Member of Parliament for Leeds
- In office 20 October 1972 – 21 May 1979
- Preceded by: Desmond Code
- Succeeded by: District was abolished in 1976

Member of Parliament for Leeds—Grenville
- In office 22 May 1979 – 15 March 1982
- Preceded by: District was created in 1976
- Succeeded by: Jennifer Cossitt

Personal details
- Born: 15 November 1923 Brockville, Ontario, Canada
- Died: 15 March 1982 (aged 58) Brockville, Ontario, Canada
- Party: Progressive Conservative
- Spouse: Jennifer Cossitt

= Thomas Cossitt =

Canadian politician

Thomas Charles Cossitt (15 November 1923 - 15 March 1982) was a Canadian politician.

Born in Brockville, Ontario, the son of Edwin Comstock Cossitt and Marjorie Helen Delahaye, he graduated from St. Andrew's College and received a Bachelor of Arts degree from the University of Toronto. After graduating, he was the owner and president of an insurance company. He was president of the Eastern Ontario Liberal Federation and a vice-president of the Ontario Liberal Party. However, he switched to the Progressive Conservatives before being elected to the House of Commons of Canada in the 1972 election in the riding of Leeds. He was re-elected in 1974, 1979, and 1980, the last two elections in the riding of Leeds—Grenville.

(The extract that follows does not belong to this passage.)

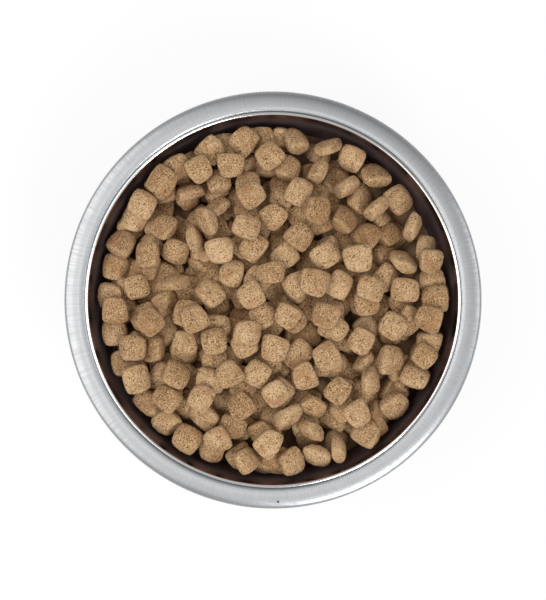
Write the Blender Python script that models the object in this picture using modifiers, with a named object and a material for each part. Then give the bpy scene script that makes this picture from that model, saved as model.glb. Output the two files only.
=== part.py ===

Cossitt's positions on bilingualism were a topic of discussion during the 1972 and 1974 elections. During the 1972 election, he took out newspaper advertisements with the tagline "I'm not anti-French, but...". In the 1974 election, he was quoted in the Montreal Gazette as saying "Instant bilingualism is not only stupid and arrogant, it's just plain nuts". Cossitt stressed that while he supported both official languages, it was necessary to consider the financial burden of the Trudeau government's new policies.

Cossitt, who had two previous heart attacks, collapsed from a third heart attack during a photo session at the annual directors' meeting of the Leeds-Grenville Progressive Conservative Riding Association on the evening of 15 March 1982. He was taken to Brockville General Hospital, where he was pronounced dead about an hour later, aged 58. His second wife, Jennifer Cossitt (née Birchall) was elected in the resulting by-election and re-elected in the 1984 election before being defeated in the 1988 election.